Leader of the Opposition in Rajya Sabha Ghulam Nabi Azad has said he does not see a young Muslim leader aspiring to be the prime minister of India in near future, the Hindustan Times reported on Friday.
In an interview with the Hindustan Times, Azad said it was difficult for a Muslim leader to aim for the top post. “I don’t foresee it in near future, maybe a few decades,” he said.
The Congress leader also refuted rumours suggesting that he will join the Bharatiya Janata Party. “I will join the BJP when we have black snow in Kashmir,” Azad said. “Why BJP – that’s the day I’ll join any other party. Those who say this or spread these rumours, they don’t know me.”
Azad, who is set to retire from the Rajya Sabha on February 15, also spoke about Prime Minister Narendra Modi’s teary-eyed farewell for him. When asked if the prime minister’s gesture will resonate with the audience in Jammu and Kashmir, the Congress leader said that such things will not affect the matters of the Union Territory.
“The entire population is so concerned, not just about [revocation of] Article 370,” he said. “Downgrading the state to a Union Territory, which was not a BJP agenda, and the division of the state, have hurt everybody; we’ve been reduced to ashes.”
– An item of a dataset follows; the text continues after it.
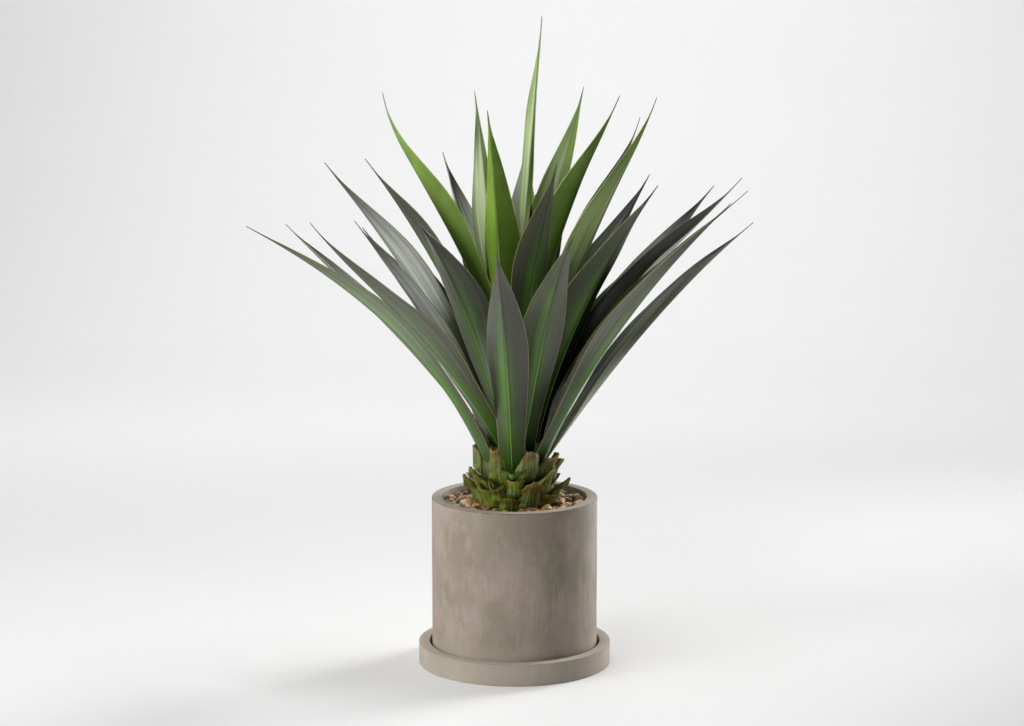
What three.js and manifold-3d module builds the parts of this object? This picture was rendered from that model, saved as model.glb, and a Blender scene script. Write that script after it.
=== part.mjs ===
// A potted agave: keeled leaves and the stubs of trimmed older leaves on one short stem,
// standing in gravel and soil in a concrete pot, which rests in a concrete saucer.
// Millimetres and degrees, +Z up. The origin is the centre of the saucer's underside.
// Azimuth 0 is +X, 90 is +Y (the back) and 270 is the front.

import * as THREE from 'three';
import { mergeVertices } from 'three/addons/utils/BufferGeometryUtils.js';
import Module from 'manifold-3d';

const wasm = await Module();
wasm.setup();

// The gap that neighbouring pieces keep where they rest on each other.
const gap = 0.3;

// The saucer and the pot are plain cast rings with rounded edges.
const saucer = { radius: 154, height: 35, wall: 17.5, floor: 12, edge: 4, corner: 3 };
const pot = { radius: 132.5, height: 259.2, wall: 17.5, floor: 20, edge: 5, corner: 8 };
const potFoot = saucer.floor + gap;
const potFloor = potFoot + pot.floor;
const potBore = pot.radius - pot.wall;

// The filling: soil with a socket for the stem's root end, and a ring of gravel on top.
// The gravel's inner edge slopes away from the stem, under the lowest leaf stubs.
const soilTop = 243;
const gravelTop = 259;
const gravelSlope = { fromStem: 18, height: 11 };
const rootEnd = 196;

// The stem's radius at each height, from the root end to the growing tip.
const stemOutline = [
  [rootEnd, 30], [rootEnd + 12, 46], [rootEnd + 34, 52], [330, 52],
  [360, 46], [420, 34], [500, 22], [600, 10], [640, 4],
];
const stemTip = 644;

// Every leaf follows one pattern. Its width along its length, as a share of its greatest width:
const leafWidths = [
  [0, 0.62], [0.1, 0.62], [0.25, 0.77], [0.4, 0.94], [0.5, 1], [0.6, 0.9],
  [0.7, 0.69], [0.8, 0.43], [0.88, 0.19], [0.93, 0.06], [0.96, 0.03], [1, 0.012],
];
// Leaves that start higher on the stem have narrower necks, over the first part of their length.
const leafNecks = [[330, 1], [430, 0.72], [500, 0.6]];
const neckEnd = 0.3;
// Each half rises from the keel by this angle at the base, the middle and the tip.
const leafFold = [14, 22, 26];
// A leaf is thick at its base and thin at its tip and edges. Its last tenth is a spine.
const leafThick = { base: 7, tip: 2, edgeShare: 0.35, spineFrom: 0.9, spineShare: 0.6 };
const rollEnd = 0.4;
const leafSteps = 12;

// The leaves, each with the azimuth and height where it leaves the stem, its lean from upright
// at its base, middle and tip, its length and width, its roll about its own keel, and its sway,
// which turns its azimuth towards the tip.
const outerLeaves = [
  { azimuth: 209, height: 330, lean: [25, 46, 60], length: 570, width: 66, roll: 13, sway: -12 },
  { azimuth: 164, height: 348, lean: [34, 46, 46], length: 485, width: 66, roll: 2 },
  { azimuth: 241, height: 356, lean: [42, 50, 48], length: 625, width: 72, roll: -13, sway: -19 },
  { azimuth: 266, height: 314, lean: [26, 40, 50], length: 520, width: 72, roll: -7 },
  { azimuth: 285, height: 350, lean: [32, 34, 55], length: 480, width: 70, roll: -6 },
  { azimuth: 325, height: 330, lean: [27, 38, 46], length: 550, width: 72, roll: -4, sway: 7 },
  { azimuth: 351, height: 342, lean: [12, 40, 48], length: 540, width: 40 },
  { azimuth: 10, height: 328, lean: [36, 42, 54], length: 515, width: 70 },
  { azimuth: 37, height: 370, lean: [38, 46, 50], length: 525, width: 62, roll: 26 },
];
const middleLeaves = [
  { azimuth: 184, height: 400, lean: [25, 33, 38], length: 485, width: 70, roll: 36 },
  { azimuth: 203, height: 372, lean: [24, 32, 36], length: 420, width: 66, roll: 19 },
  { azimuth: 205, height: 444, lean: [25, 30, 38], length: 440, width: 66, roll: 11 },
  { azimuth: 244, height: 388, lean: [28, 36, 58], length: 465, width: 72, roll: 7, sway: 6 },
  { azimuth: 285, height: 438, lean: [16, 29, 40], length: 445, width: 66, roll: 8 },
  { azimuth: 323, height: 362, lean: [14, 29, 38], length: 485, width: 72, roll: -16 },
  { azimuth: 328, height: 456, lean: [26, 25, 28], length: 505, width: 70, roll: -10, sway: 30 },
  { azimuth: 15, height: 380, lean: [24, 44, 44], length: 520, width: 70, roll: 8 },
  { azimuth: 30, height: 430, lean: [20, 36, 31], length: 410, width: 62, roll: 20 },
  { azimuth: 31, height: 470, lean: [19, 32, 20], length: 450, width: 60, roll: -6 },
];
const innerLeaves = [
  { azimuth: 205, height: 500, lean: [17, 29, 26], length: 465, width: 68, roll: 14, sway: -18 },
  { azimuth: 135, height: 470, lean: [12, 25, 19], length: 370, width: 60, roll: 2 },
  { azimuth: 139, height: 530, lean: [17, 7, 13], length: 390, width: 56, roll: -9 },
  { azimuth: 250, height: 452, lean: [16, 9, 19], length: 455, width: 66 },
  { azimuth: 37, height: 600, lean: [9, 5, 6], length: 435, width: 28 },
  { azimuth: 62, height: 546, lean: [6, 5, 5], length: 300, width: 50 },
  { azimuth: 51, height: 520, lean: [22, 22, 25], length: 425, width: 66, roll: 3 },
  { azimuth: 331, height: 500, lean: [14, 21, 30], length: 445, width: 68, roll: -14, sway: 12 },
];
const backLeaves = [
  { azimuth: 50, height: 324, lean: [28, 52, 60], length: 540, width: 68 },
  { azimuth: 85, height: 318, lean: [26, 44, 54], length: 540, width: 72 },
  { azimuth: 125, height: 324, lean: [28, 54, 57], length: 530, width: 68 },
  { azimuth: 140, height: 360, lean: [24, 42, 48], length: 500, width: 66 },
  { azimuth: 71, height: 392, lean: [22, 30, 41], length: 525, width: 68 },
  { azimuth: 105, height: 380, lean: [24, 50, 57], length: 520, width: 70 },
  { azimuth: 148, height: 430, lean: [22, 34, 40], length: 390, width: 64 },
  { azimuth: 85, height: 452, lean: [20, 34, 39], length: 430, width: 68 },
];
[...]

He said that nobody can digest that Jammu and Kashmir, which is among the largest and oldest states in the country, has been made a Union Territory.
On Congress leader Shashi Tharoor describing the prime minister’s crying as an “artfully-crafted performance”, Azad said that most people don’t know about the background of his relationship with Modi. “A lot of people thought the prime minister was doing it artificially, because why should he bother that a Congressman is going,” he said. “As I said, the words he used were for me, but our emotion was in a different context.”
He said that both of them cried not because they knew each other, but because of the terrorist attack on a Gujarati tourist bus in Kashmir in 2006. Azad said that he had broken down when speaking about the incident with Modi. “The PM was saying that here is a person who’s retiring who is also a good human being,” Azad told the Hindustan Times. “He couldn’t complete the story because he broke down, and when I wanted to complete the story, I couldn’t because I felt I was back in that moment 14 years ago when the attack took place.”
The Congress leader said that he had known Modi since the 1990s when both of them were general secretaries in their respective parties. He recalled that they used to fight during television debates, but added that the duo would also share a cup of tea and talk if they reached the studio early.
“Later we knew each other as chief ministers, meeting at the prime minister’s meetings, home minister’s meetings,” he said. “Then he was chief minister and I was health minister, and we would speak every 10-15 days on different issues.”
On Modi’s statement that the Congress had conflicting strategies as it joined the debate in the Rajya Sabha and not Lok Sabha, Azad said that there is a difference between both Houses. “Lok Sabha members have their constituency on their mind and may take hasty decisions; that’s why the House of Elders will coolly apply its mind, and do what’s good for their country,” he said.
Azad also said it was unfair that the prime minister took only Congress’s name as all political parties had unanimously decided to hold discussions in the Rajya Sabha.
He also spoke about 23 Congress leaders writing to party chief Sonia Gandhi. Azad said that the party had lost elections earlier but getting 44 or 52 seats and not even having a leader of Opposition in the Lok Sabha was unacceptable to many of the leaders.
The Congress leader said that many people had approached him and other senior members of the party to list things that were going wrong. “Then we put it all together, and this is what we wanted the leadership to see,” he said. “It was unfortunate that someone leaked it. That was not our purpose.”
He said that Rahul Gandhi had resigned as the chief of the party and Sonia’s Gandhi’s one-year tenure at the helm of the organisation was about to end. “That was the reason that we wanted a full-time president, we wanted elected bodies at each level, so that we could rise from the ashes,” Azad said. “We wanted to strengthen the organisation and not challenge it.”
In August, 23 Congress leaders had written to Sonia Gandhi, asking for a complete transformation of the organisation and to address the leadership question in the party.